**Provided data**

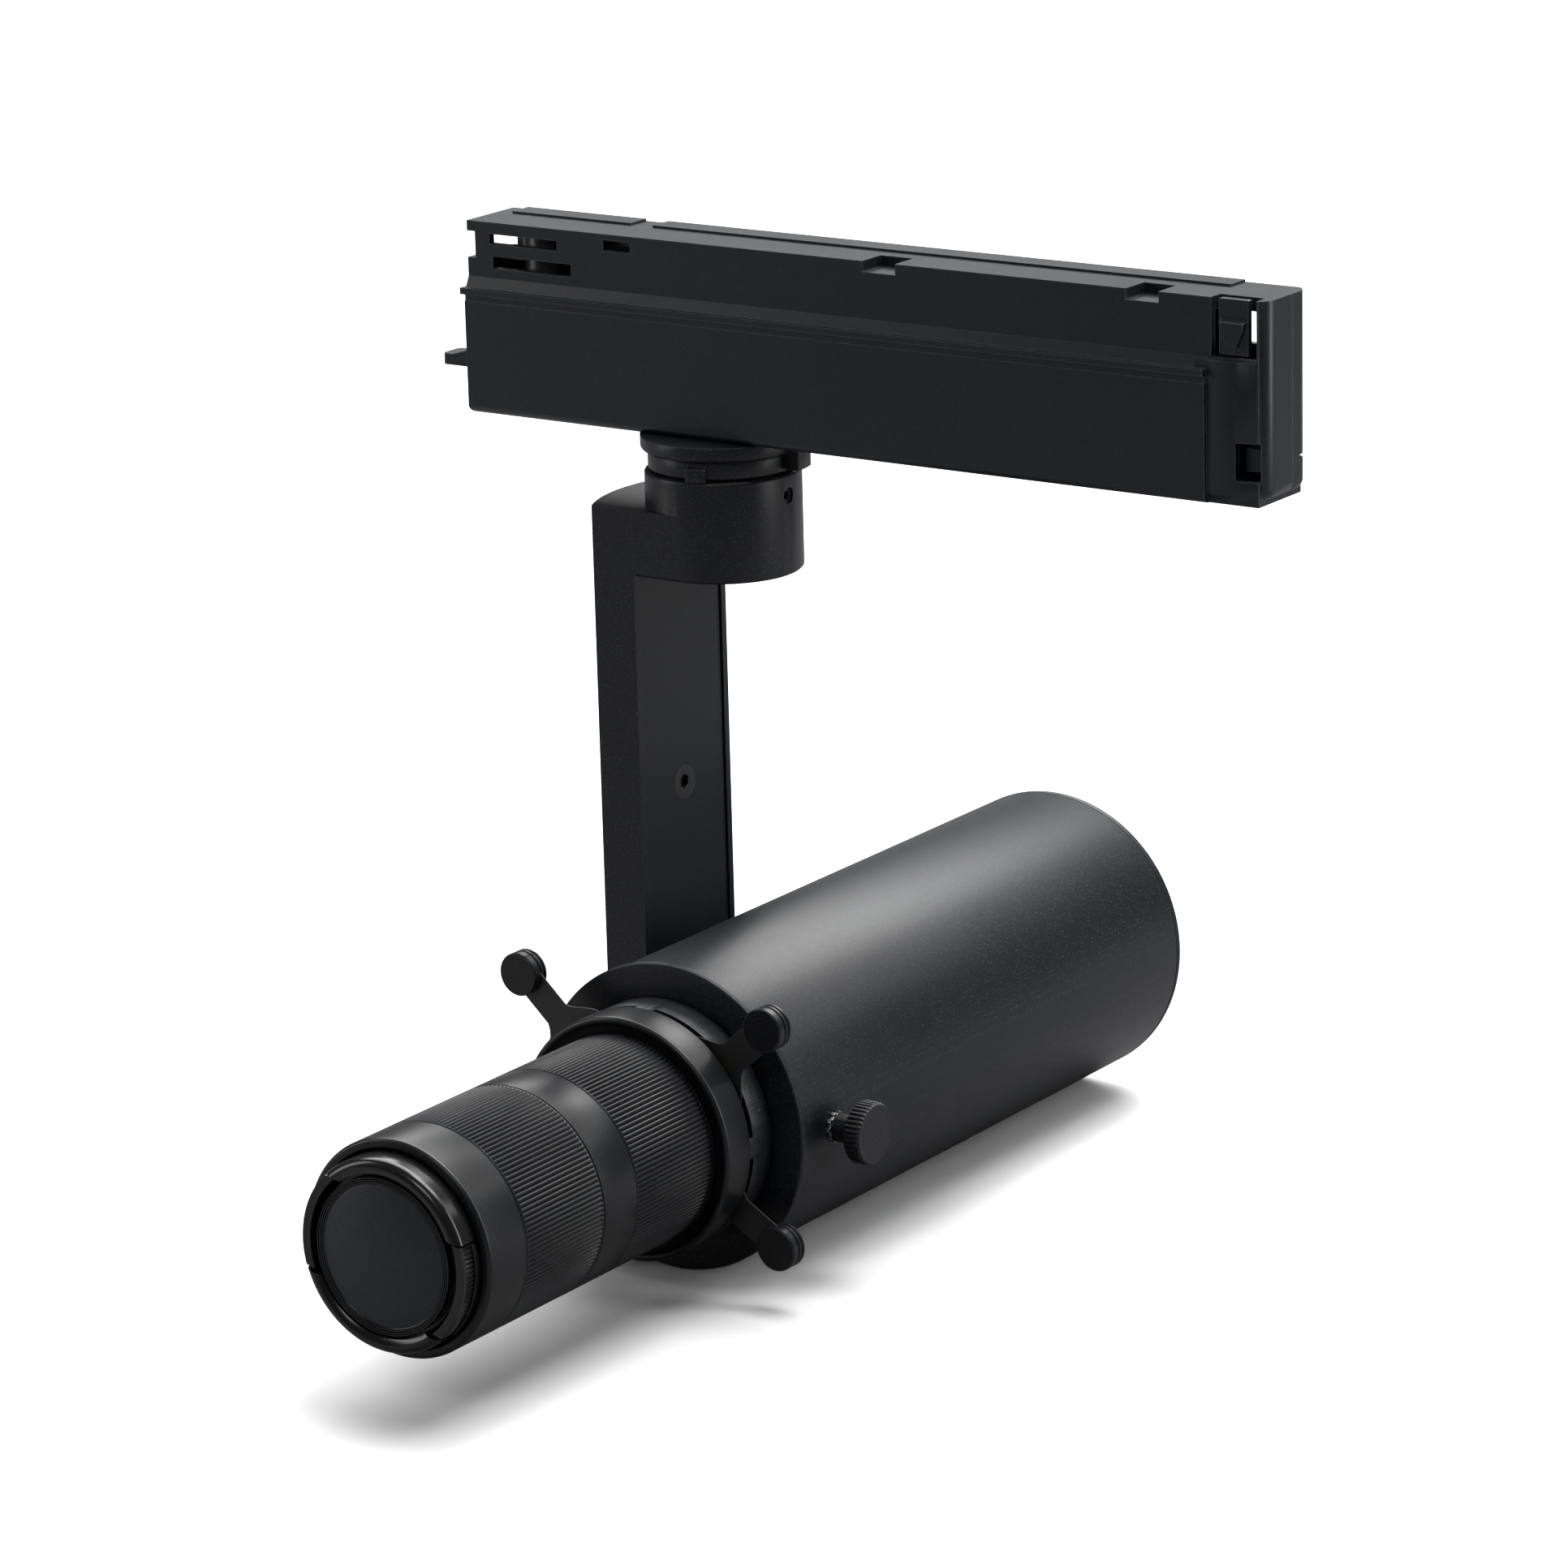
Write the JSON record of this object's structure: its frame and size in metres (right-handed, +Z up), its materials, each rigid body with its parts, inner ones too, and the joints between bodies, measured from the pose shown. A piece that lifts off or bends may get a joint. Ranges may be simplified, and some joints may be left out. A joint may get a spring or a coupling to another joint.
{
  "type": "ellipsoidal spotlight",
  "caption": "Track-mounted ellipsoidal framing spotlight: slim adapter, swivel and tilt arm, tube body, sliding framing blades, zoom and focus rings and a lens cap.",
  "frame": {"origin": "where the swivel axis meets the seat plane of the track lips on the adapter", "axes": "+Z up out of the adapter into the track, +X along the adapter towards its release end, the lens points along -Y"},
  "size_m": [0.2204, 0.2641, 0.2192],
  "materials": {
    "body_powder": "fine-grain powder coat, satin",
    "adapter_moulding": "satin moulding",
    "ring_black": "satin black anodised",
    "blade_sheet": "dark heat-proof coat",
    "cap_gloss": "gloss moulding",
    "cap_grain": "leather grain",
    "steel": "bright zinc",
    "steel_dark": "black oxide",
    "contact_brass": "plain",
    "board": "solder mask",
    "winding": "tape and ferrite",
    "can": "shrink sleeve",
    "sink": "extruded",
    "led": "phosphor",
    "mirror": "polished",
    "lens": "polished",
    "lead": "jacket"
  },
  "bodies": {
    "adapter": {"adapter_front_shell": "adapter_moulding", "adapter_back_shell": "adapter_moulding", "shell_screws": "steel", "swivel_disc": "body_powder", "driver_board": "board", "transformer": "winding", "capacitors": "can", "terminal_block": "adapter_moulding"},
    "contact_rotor": {"contact_carrier": "adapter_moulding", "phase_contacts": "contact_brass", "lock_lever": "adapter_moulding"},
    "selector": {"release_slider": "adapter_moulding"},
    "latch_front": {"latch_tongue_front": "adapter_moulding"},
    "latch_back": {"latch_tongue_back": "adapter_moulding"},
    "yoke": {"stop_ring": "body_powder", "swivel_stem": "steel", "swivel_nut": "steel", "swivel_boss": "body_powder", "yoke_screws": "steel_dark", "arm": "body_powder", "arm_cover": "body_powder", "supply_lead": "lead", "tilt_bolt": "steel_dark", "tilt_nut": "steel"},
    "head": {"body_tube": "body_powder", "front_flange": "body_powder", "rear_cover": "body_powder", "rear_screws": "steel_dark", "heat_sink": "sink", "led_module": "led", "led_holder": "ring_black", "reflector": "mirror", "condenser_holder": "ring_black", "condenser_lens": "lens", "lock_washer": "steel"},
    "clamp_screw": {"thumbscrew": "body_powder"},
    "optics": {"gate_drum": "body_powder", "gate_plate": "ring_black", "front_collar": "body_powder", "lens_barrel": "ring_black", "mid_band": "ring_black", "nose_band": "ring_black"},
    "zoom_grip": {"zoom_ring": "ring_black"},
    "zoom_carriage": {"zoom_cell": "ring_black", "zoom_lens": "lens"},
    "focus_grip": {"focus_ring": "ring_black"},
    "focus_carriage": {"focus_cell": "ring_black", "focus_lens": "lens"},
    "lens_cap": {"cap_rim": "cap_gloss", "cap_disc": "cap_grain"},
    "cap_pad_right": {"cap_latch_right": "cap_gloss"},
    "cap_pad_left": {"cap_latch_left": "cap_gloss"},
    "guide_1": {"shutter_guide_1": "steel"},
    "blade_1": {"shutter_1": "blade_sheet"},
    "guide_2": {"shutter_guide_2": "steel"},
    "blade_2": {"shutter_2": "blade_sheet"},
    "guide_3": {"shutter_guide_3": "steel"},
    "blade_3": {"shutter_3": "blade_sheet"},
    "guide_4": {"shutter_guide_4": "steel"},
    "blade_4": {"shutter_4": "blade_sheet"}
  },
  "joints": [
    {"name": "lock_lever_turn", "type": "hinge", "parent": "adapter", "child": "contact_rotor", "pos_m": [-0.046, 0, -0.02], "axis": [0, 0, -1], "range_deg": [0, 90]},
    {"name": "selector_slide", "type": "slide", "parent": "adapter", "child": "selector", "axis": [-1, 0, 0], "range_m": [0, 0.0055], "stiffness_N_per_m": 150},
    {"name": "latch_front_press", "type": "slide", "parent": "adapter", "child": "latch_front", "axis": [0, 1, 0], "range_m": [0, 0.0012]},
    {"name": "latch_back_press", "type": "slide", "parent": "adapter", "child": "latch_back", "axis": [0, -1, 0], "range_m": [0, 0.0012]},
    {"name": "swivel", "type": "hinge", "parent": "adapter", "child": "yoke", "pos_m": [0, 0, -0.035], "axis": [0, 0, 1], "range_deg": [-258, 64]},
    {"name": "tilt", "type": "hinge", "parent": "yoke", "child": "head", "pos_m": [-0.0118, 0, -0.1682], "axis": [1, 0, 0], "range_deg": [-30, 90]},
    {"name": "clamp_screw_turn", "type": "hinge", "parent": "head", "child": "clamp_screw", "pos_m": [0.065, -0.0473, -0.1682], "axis": [1, 0, 0], "range_deg": [-360, 0]},
    {"name": "optics_turn", "type": "hinge", "parent": "head", "child": "optics", "pos_m": [0.0237, -0.06, -0.1682], "axis": [0, -1, 0], "range_deg": [-45, 45]},
    {"name": "zoom_turn", "type": "hinge", "parent": "optics", "child": "zoom_grip", "pos_m": [0.0237, -0.09, -0.1682], "axis": [0, -1, 0], "range_deg": [-60, 90]},
    {"name": "zoom_travel", "type": "slide", "parent": "optics", "child": "zoom_carriage", "axis": [0, -1, 0], "range_m": [-0.004, 0.006]},
    {"name": "focus_turn", "type": "hinge", "parent": "optics", "child": "focus_grip", "pos_m": [0.0237, -0.131, -0.1682], "axis": [0, -1, 0], "range_deg": [-75, 75]},
    {"name": "focus_travel", "type": "slide", "parent": "optics", "child": "focus_carriage", "axis": [0, -1, 0], "range_m": [-0.005, 0.005]},
    {"name": "cap_pull", "type": "slide", "parent": "optics", "child": "lens_cap", "axis": [0, -1, 0], "range_m": [0, 0.02]},
    {"name": "shutter_1_angle", "type": "hinge", "parent": "optics", "child": "guide_1", "pos_m": [0.03796, -0.07, -0.1558], "axis": [0, -1, 0], "range_deg": [-8, 8]},
    {"name": "shutter_1_push", "type": "slide", "parent": "guide_1", "child": "blade_1", "axis": [-0.7547, 0, -0.6561], "range_m": [0, 0.007]},
    {"name": "shutter_2_angle", "type": "hinge", "parent": "optics", "child": "guide_2", "pos_m": [0.00827, -0.07, -0.15381], "axis": [0, -1, 0], "range_deg": [-8, 8]},
    {"name": "shutter_2_push", "type": "slide", "parent": "guide_2", "child": "blade_2", "axis": [0.7314, 0, -0.682], "range_m": [0, 0.007]},
    {"name": "shutter_3_angle", "type": "hinge", "parent": "optics", "child": "guide_3", "pos_m": [0.00991, -0.07, -0.18199], "axis": [0, -1, 0], "range_deg": [-8, 8]},
    {"name": "shutter_3_push", "type": "slide", "parent": "guide_3", "child": "blade_3", "axis": [0.7071, 0, 0.7071], "range_m": [0, 0.007]},
    {"name": "shutter_4_angle", "type": "hinge", "parent": "optics", "child": "guide_4", "pos_m": [0.03836, -0.07, -0.17701], "axis": [0, -1, 0], "range_deg": [-8, 8]},
    {"name": "shutter_4_push", "type": "slide", "parent": "guide_4", "child": "blade_4", "axis": [-0.8572, 0, 0.515], "range_m": [0, 0.007]},
    {"name": "cap_pad_right_press", "type": "slide", "parent": "lens_cap", "child": "cap_pad_right", "axis": [-0.9613, 0, 0.2756], "range_m": [0, 0.0009], "stiffness_N_per_m": 600},
    {"name": "cap_pad_left_press", "type": "slide", "parent": "lens_cap", "child": "cap_pad_left", "axis": [0.9613, 0, -0.2756], "range_m": [0, 0.0009], "stiffness_N_per_m": 600}
  ],
  "couplings": [
    {"joint": "latch_front_press", "follows": "selector_slide", "ratio": 0.218},
    {"joint": "latch_back_press", "follows": "selector_slide", "ratio": 0.218},
    {"joint": "zoom_travel", "follows": "zoom_turn", "m_per_rad": 0.0038},
    {"joint": "focus_travel", "follows": "focus_turn", "m_per_rad": 0.0038}
  ]
}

**Your instructions**
Locate the lines above that contain "frame" and copy them.

**The response**
Write the JSON record of this object's structure: its frame and size in metres (right-handed, +Z up), its materials, each rigid body with its parts, inner ones too, and the joints between bodies, measured from the pose shown. A piece that lifts off or bends may get a joint. Ranges may be simplified, and some joints may be left out. A joint may get a spring or a coupling to another joint.
  "frame": {"origin": "where the swivel axis meets the seat plane of the track lips on the adapter", "axes": "+Z up out of the adapter into the track, +X along the adapter towards its release end, the lens points along -Y"},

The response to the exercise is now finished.